Around 150 years ago, a similar problem shrouded the origins of the type of diamond that is most commonly mined today, says Pierre Cartigny, a geochemist who specializes in diamonds at the Paris Globe Institute of Physics. Answers began to take shape in the 1870s when the diamonds were found embedded in vertical pipes of volcanic rock in the Kimberley area of South Africa. As scientists later realized, violent volcanic eruptions blasted these conduits to the surface, dragging the stones now known as kimberlite diamonds from deep underground with a surge of magma.
For the carbonados, Cartigny says, “we’re basically back 150 years ago.” Without a host rock, scientists can only search for clues in the odd features of the black diamonds themselves—but each one seems to tell a different story.
Befitting its name, no one knows exactly where on Earth the Enigma comes from. The diamond was estimated to be more than 800 carats, equivalent to 160 grams, when it was purchased anonymously in the 1990s, according to the seller’s representative. It was later cut into its distinctive 55-facet shape—a task that took three years because of the stone’s extraordinary toughness.
By meteorite or mantle
As diamonds crystallize in the immense pressures deep within Earth, they occasionally encapsulate minerals from the planet’s mantle, such as deep red garnet or green olivine. But these minerals are absent in carbonados. Instead, geologists have found an exotic array of metals, such as the titanium nitride mineral osbornite, which is most commonly found in meteorites.
Perhaps the diamonds formed on carbon-rich stars or planets, bits of which were carried to Earth in meteorites during a period between 4 and 3.8 billion years ago when space rocks regularly pelted our planet.
Stephen Haggerty, a diamond geophysicist at Florida International University, initially proposed this extraterrestrial origin at the 1996 conference of the American Geophysical Union—and he still vehemently contends this is the only logical explanation for the carbonado’s many curiosities.
“I would be absolutely delighted if someone comes up with a scientifically robust alternative,” he says.
Other scientists aren’t so sure. When Penn State’s Heaney first began studying carbonados in the 1990s, the meteorite proposal seemed a logical explanation. But the more black diamonds he analyzed, the more likely it seemed to him that they formed in Earth’s mantle.
He points out that scientists have identified some of the same exotic metals in kimberlite diamonds. And osbornite, while rare, has also been found encapsulated in minerals and rocks formed deep in Earth’s mantle.

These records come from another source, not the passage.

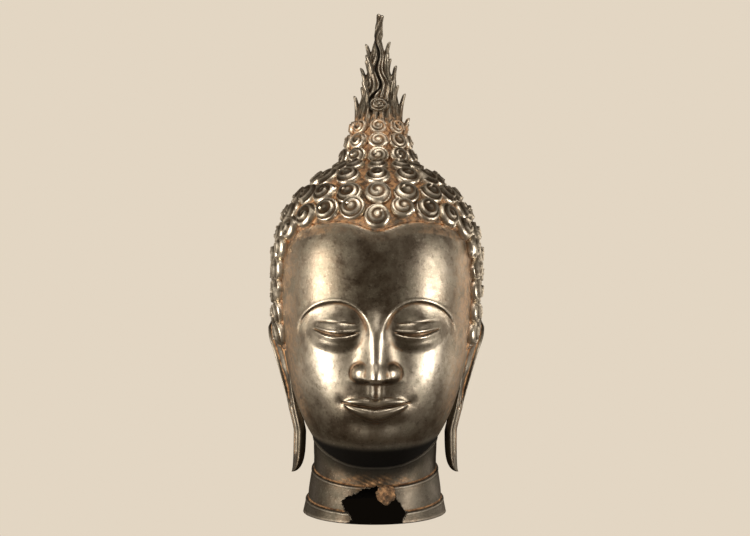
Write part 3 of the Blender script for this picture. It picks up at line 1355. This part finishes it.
class HEAD_OT_stage(bpy.types.Operator):
    """Make the pale floor, the soft studio lights and the camera"""

    bl_idname = "bronze_head.stage"
    bl_label = "Stage"

    AIM = Vector((0, 0, 0.2))
    # the power that sets each light and its share of it, degrees from the front, distance and
    # height, its width and length, and its colour
    LIGHTS = {
        "strip_left": ("strip_power", 1.0, -62, 1.15, 0.1, (0.36, 0.66), (1.0, 0.96, 0.89)),
        "strip_right": ("strip_power", 0.68, 62, 1.15, 0.04, (0.3, 0.54), (1.0, 0.98, 0.94)),
        "rim_left": ("rim_power", 0.4, -122, 1.1, 0.2, (0.4, 0.8), (1.0, 0.93, 0.82)),
        "rim_right": ("rim_power", 1.0, 122, 1.1, 0.2, (0.4, 0.8), (1.0, 0.93, 0.82)),
        "top_soft": ("top_power", 1.0, 0, 0.55, 1.15, (0.6, 0.4), (1.0, 0.96, 0.9)),
    }
    ROOM_LIGHT, ROOM_STRENGTH = (0.9, 0.69, 0.47, 1), 0.10
    FLOOR_SIZE, FLOOR_DROP = 40, 0.0005
    # the dark disc on the floor inside the neck: the neck's own middle, its depth against its
    # width, and the half widths where the dark ends
    INSIDE_MIDDLE, INSIDE_STRETCH = (0.0016, -0.0052, 0.0), (1, 0.93, 0)
    INSIDE_EDGE = (0.0570, 0.0573)
    INSIDE_COLOUR = (0.004, 0.003, 0.002)
    SENSOR = 36

    def execute(self, context):
        _, colours = settings()
        stage = context.scene.bronze_stage
        self.floor(colours.ground)
        self.world(colours.ground)
        for name, (setting, share, *spot_and_look) in self.LIGHTS.items():
            self.lamp(name, getattr(stage, setting) * share, *spot_and_look)
        self.camera(stage)
        context.scene.view_settings.view_transform = "Standard"
        context.scene.view_settings.look = "None"
        return {"FINISHED"}

    def floor(self, pale):
        """A floor that glows as pale as the room behind it, and is dark inside the neck."""
        floor = primitive("floor", "grid", x_subdivisions=2, y_subdivisions=2, size=self.FLOOR_SIZE)
        floor.location.z = -self.FLOOR_DROP
        f = Finish("pale floor")
        mapping = {"Vector": f.where, "Location": self.INSIDE_MIDDLE, "Scale": self.INSIDE_STRETCH}
        spread = f.node("ShaderNodeMapping", mapping).outputs[0]
        away = f.node("ShaderNodeVectorMath", {0: spread}, operation="LENGTH").outputs["Value"]
        shade = f.blend(f.span(away, *self.INSIDE_EDGE), self.INSIDE_COLOUR, tuple(pale))
        glow = f.node("ShaderNodeEmission", {"Color": shade, "Strength": 1.0}).outputs[0]
        f.feed(f.tree.nodes["Material Output"].inputs["Surface"], glow)
        give(floor, f.material)
        floor.visible_glossy = floor.visible_diffuse = floor.visible_shadow = False

    def world(self, pale):
        """A pale room to look at, and a weak warm light from all around."""
        world = bpy.data.worlds.new("studio")
        bpy.context.scene.world = world
        n = Nodes(world)
        seen = n.tree.nodes["Background"]
        seen.inputs[0].default_value = (*pale, 1)
        lit = n.node("ShaderNodeBackground", {0: self.ROOM_LIGHT, 1: self.ROOM_STRENGTH})
        looked_at = n.node("ShaderNodeLightPath", {}).outputs["Is Camera Ray"]
        shaders = {0: looked_at, 1: lit.outputs[0], 2: seen.outputs[0]}
        both = n.node("ShaderNodeMixShader", shaders).outputs[0]
        n.feed(n.tree.nodes["World Output"].inputs[0], both)

    def lamp(self, name, watts, degrees, distance, height, size, tint):
        turn = math.radians(degrees)
        spot = Vector((math.sin(turn) * distance, -math.cos(turn) * distance, height))
        bpy.ops.object.light_add(type="AREA", location=spot)
        lamp = bpy.context.active_object
        lamp.name = name
        lamp.data.shape = "RECTANGLE"
        lamp.data.size, lamp.data.size_y = size
        lamp.data.energy = watts
        lamp.data.color = tint
        lamp.rotation_euler = (self.AIM - spot).to_track_quat("-Z", "Y").to_euler()

    def camera(self, stage):
        """A level camera in front of the head."""
        spot = (stage.shift + AXIS[0] / MM, -stage.distance + AXIS[1] / MM, stage.height)
        bpy.ops.object.camera_add(location=spot, rotation=(math.pi / 2, 0, 0))
        camera = bpy.context.active_object
        camera.data.lens = stage.lens
        camera.data.sensor_width = self.SENSOR
        camera.data.sensor_fit = "HORIZONTAL"
        camera.data.clip_start = 0.05
        bpy.context.scene.camera = camera


class HEAD_PT_panel(bpy.types.Panel):
    """The head's sizes, colours and parts"""

    bl_idname = "HEAD_PT_panel"
    bl_label = "Bronze Head"
    bl_space_type = "VIEW_3D"
    bl_region_type = "UI"
    bl_category = "Bronze Head"

    def draw(self, context):
        layout = self.layout
        for operator in OPERATORS:
            layout.operator(operator.bl_idname)
        for name, group in GROUPS.items():
            box = layout.box()
            box.label(text=group.__doc__)
            for key in group.__annotations__:
                box.prop(getattr(context.scene, name), key)


OPERATORS = (
    HEAD_OT_stage,
    HEAD_OT_skin,
    HEAD_OT_neck,
    HEAD_OT_ears,
    HEAD_OT_hair,
    HEAD_OT_curls,
    HEAD_OT_flame,
)
GROUPS = {
    "bronze_sizes": CastingSizes,
    "bronze_colours": CastingColours,
    "bronze_stage": StageSizes,
}


def register():
    for item in (*GROUPS.values(), *OPERATORS, HEAD_PT_panel):
        bpy.utils.register_class(item)
    for name, group in GROUPS.items():
        setattr(bpy.types.Scene, name, bpy.props.PointerProperty(type=group))


def unregister():
    for name in GROUPS:
        delattr(bpy.types.Scene, name)
    for item in (HEAD_PT_panel, *reversed(OPERATORS), *reversed(GROUPS.values())):
        bpy.utils.unregister_class(item)


def main():
    register()
    bpy.ops.bronze_head.stage()
    bpy.ops.bronze_head.skin()
    bpy.ops.bronze_head.neck()
    bpy.ops.bronze_head.ears()
    bpy.ops.bronze_head.hair()
    bpy.ops.bronze_head.curls()
    bpy.ops.bronze_head.flame()


if __name__ == "__main__":
    main()
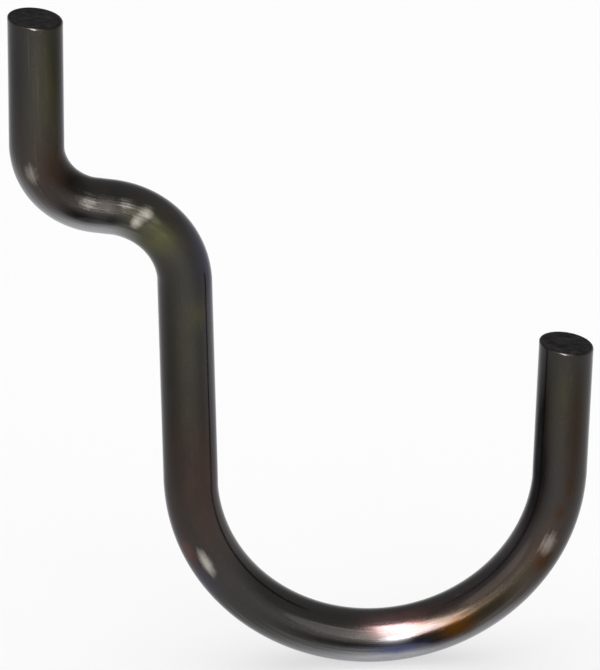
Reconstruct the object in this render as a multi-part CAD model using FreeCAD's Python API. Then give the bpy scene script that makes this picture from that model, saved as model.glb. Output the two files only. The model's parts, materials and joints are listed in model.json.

But the evidence that truly changed Heaney’s mind was the tremendous size of many carbonados. Diamonds have been found in meteorites—or formed by the intense heat and pressure of meteorite impacts—but these extraterrestrial stones are all tiny.
“It’s nothing like a jewel,” Cartigny says. “You couldn’t make anything of it.”
The precise conditions in the mantle that would allow for carbonado formation remain uncertain. One puzzling feature is that all carbonados are filled with holes, like sponges. Most Earth diamonds form at least a hundred miles below the surface in sizzling temperatures and crushing pressures. Pores couldn’t survive such conditions.
“They would simply collapse on themselves,” Haggarty says, noting instead that such pores could have formed as molten carbon degassed on the surface of dying stars.
Other research suggests the pores may be the result of carbonados crystallizing from hot subterranean fluids, or perhaps the cavities were once filled with minerals that have long since washed away. Heaney suggests the cavities may have once contained phosphate minerals enriched in radioactive elements, which could have damaged the diamonds’ crystal lattice structure and darkened the diamonds’ color as they decayed.
The interconnected networks of pores, however, make it difficult to study any remaining material, since it’s not easy to tell whether inclusions are original or minerals that formed later in the diamond’s life, Cartigny says.
“The carbonado really is a difficult problem,” Stachel says, adding that the key may lie in the chemistry of the diamonds themselves.
While diamonds are entirely composed of carbon, the element can take the form of heavy or light isotopes. True to their nature as enigmas, carbonados’ isotope signature differs from most common diamonds: It’s much lighter than diamonds that form deep inside Earth, more similar to the organic carbon that makes up life.
Some scientists suggest that this light carbon signature could mean carbonados formed from organic material dragged deep under the surface in subduction zones, a mechanism previously proposed for the formation of some common diamonds. Some three billion years ago, when carbonados were forming, life would have just started to take shape.
“Are carbonados fossils of the very earliest organisms to form on Earth?” Heaney wonders. “Nobody knows the answer to that.”
But Cartigny and his colleagues found a clue that hints at another source. In 2010 the researchers found diamonds with a strikingly similar chemistry to carbonados in French Guyana. The diamonds were embedded in komatiite—a type of volcanic rock from excessively hot and liquidy lavas that only flowed early in Earth’s history. While these diamonds’ structure differed from carbonados’ mashup of multiple crystals, Cartigny suggests that the searing heat of the komatiite lavas could spur the crystals to take on carbonado-like forms.
“We cannot reject anymore that carbonado can form from the Earth’s mantle,” Cartigny says.
A definitive answer, however, may only come from finding more of these black diamonds. Perhaps one will contain an inclusion of material that points to an unambiguous source, or it will be embedded in a host rock that reveals its true origins.
In the meantime, the Enigma stands as a brilliant and ancient reminder of the many wonders and mysteries our universe still holds.